> _MATERIAL PROVIDED_
★ ★ ★ ★

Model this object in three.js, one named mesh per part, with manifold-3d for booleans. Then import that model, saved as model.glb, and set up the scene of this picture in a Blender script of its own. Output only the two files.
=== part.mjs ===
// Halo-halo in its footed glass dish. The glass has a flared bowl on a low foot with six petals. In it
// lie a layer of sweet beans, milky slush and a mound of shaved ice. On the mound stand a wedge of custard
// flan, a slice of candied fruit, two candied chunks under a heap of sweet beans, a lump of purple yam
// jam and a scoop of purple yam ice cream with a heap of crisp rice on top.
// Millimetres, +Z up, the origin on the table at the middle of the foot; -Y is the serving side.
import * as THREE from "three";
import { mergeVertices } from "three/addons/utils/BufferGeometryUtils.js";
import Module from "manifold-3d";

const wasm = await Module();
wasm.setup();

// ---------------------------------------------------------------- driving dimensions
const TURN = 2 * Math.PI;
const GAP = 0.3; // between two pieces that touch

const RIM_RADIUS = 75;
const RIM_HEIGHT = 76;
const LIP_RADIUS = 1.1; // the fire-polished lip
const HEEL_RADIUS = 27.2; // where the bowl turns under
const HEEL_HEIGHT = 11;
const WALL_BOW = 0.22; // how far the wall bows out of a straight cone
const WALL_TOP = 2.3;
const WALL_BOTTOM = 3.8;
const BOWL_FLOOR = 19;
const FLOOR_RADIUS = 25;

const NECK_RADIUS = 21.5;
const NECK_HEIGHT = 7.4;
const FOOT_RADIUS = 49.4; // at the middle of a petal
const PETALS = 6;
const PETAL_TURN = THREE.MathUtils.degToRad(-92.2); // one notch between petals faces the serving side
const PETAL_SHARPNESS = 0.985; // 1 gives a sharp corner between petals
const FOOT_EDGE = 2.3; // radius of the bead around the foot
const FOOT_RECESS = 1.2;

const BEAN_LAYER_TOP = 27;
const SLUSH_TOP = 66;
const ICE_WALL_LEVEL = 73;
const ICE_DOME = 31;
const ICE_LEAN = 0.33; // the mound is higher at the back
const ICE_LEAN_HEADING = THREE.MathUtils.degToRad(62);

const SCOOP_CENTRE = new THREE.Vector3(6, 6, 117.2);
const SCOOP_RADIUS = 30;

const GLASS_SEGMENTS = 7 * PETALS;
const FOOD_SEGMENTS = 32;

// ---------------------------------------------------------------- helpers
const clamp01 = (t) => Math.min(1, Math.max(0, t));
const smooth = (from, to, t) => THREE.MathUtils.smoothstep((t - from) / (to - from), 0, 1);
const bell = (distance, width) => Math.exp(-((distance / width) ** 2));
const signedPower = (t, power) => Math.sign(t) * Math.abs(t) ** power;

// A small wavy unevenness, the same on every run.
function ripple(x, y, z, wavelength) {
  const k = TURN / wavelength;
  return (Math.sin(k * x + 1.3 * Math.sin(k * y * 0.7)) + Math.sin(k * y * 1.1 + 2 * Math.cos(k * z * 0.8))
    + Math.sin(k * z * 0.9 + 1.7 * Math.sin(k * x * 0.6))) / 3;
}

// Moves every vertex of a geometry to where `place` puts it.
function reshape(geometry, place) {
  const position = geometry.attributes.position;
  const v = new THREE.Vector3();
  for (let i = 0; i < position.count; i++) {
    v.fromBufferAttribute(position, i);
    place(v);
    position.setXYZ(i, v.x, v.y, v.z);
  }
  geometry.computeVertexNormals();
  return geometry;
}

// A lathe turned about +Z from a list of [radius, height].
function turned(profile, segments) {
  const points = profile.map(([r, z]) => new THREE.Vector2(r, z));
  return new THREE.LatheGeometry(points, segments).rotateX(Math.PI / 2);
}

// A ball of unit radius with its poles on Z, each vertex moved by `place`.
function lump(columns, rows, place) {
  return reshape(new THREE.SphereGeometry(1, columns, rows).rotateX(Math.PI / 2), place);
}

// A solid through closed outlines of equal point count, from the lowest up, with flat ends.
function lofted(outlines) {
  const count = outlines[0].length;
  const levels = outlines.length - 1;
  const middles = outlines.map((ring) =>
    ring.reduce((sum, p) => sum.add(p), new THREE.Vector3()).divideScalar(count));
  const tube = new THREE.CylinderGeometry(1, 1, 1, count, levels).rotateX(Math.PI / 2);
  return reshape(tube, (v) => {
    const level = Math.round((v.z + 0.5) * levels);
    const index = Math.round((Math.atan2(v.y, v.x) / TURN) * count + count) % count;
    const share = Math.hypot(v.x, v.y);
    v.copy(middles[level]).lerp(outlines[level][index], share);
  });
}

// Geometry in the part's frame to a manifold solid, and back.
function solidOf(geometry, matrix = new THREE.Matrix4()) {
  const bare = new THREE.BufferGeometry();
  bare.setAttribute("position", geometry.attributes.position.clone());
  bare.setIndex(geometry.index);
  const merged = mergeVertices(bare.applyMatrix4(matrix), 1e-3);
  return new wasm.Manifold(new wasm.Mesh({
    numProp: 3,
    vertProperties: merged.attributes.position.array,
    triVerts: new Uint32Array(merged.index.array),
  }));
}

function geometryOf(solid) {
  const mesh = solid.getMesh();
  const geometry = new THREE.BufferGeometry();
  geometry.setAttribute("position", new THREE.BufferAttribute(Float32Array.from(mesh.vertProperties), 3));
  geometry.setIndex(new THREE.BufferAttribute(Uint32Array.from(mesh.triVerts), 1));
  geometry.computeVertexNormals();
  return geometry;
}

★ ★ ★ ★

> _SHORT EXERCISE_
Extract all lines that hold the word "part".

> _THE RESPONSE_
Model this object in three.js, one named mesh per part, with manifold-3d for booleans. Then import that model, saved as model.glb, and set up the scene of this picture in a Blender script of its own. Output only the two files.
=== part.mjs ===
// Geometry in the part's frame to a manifold solid, and back.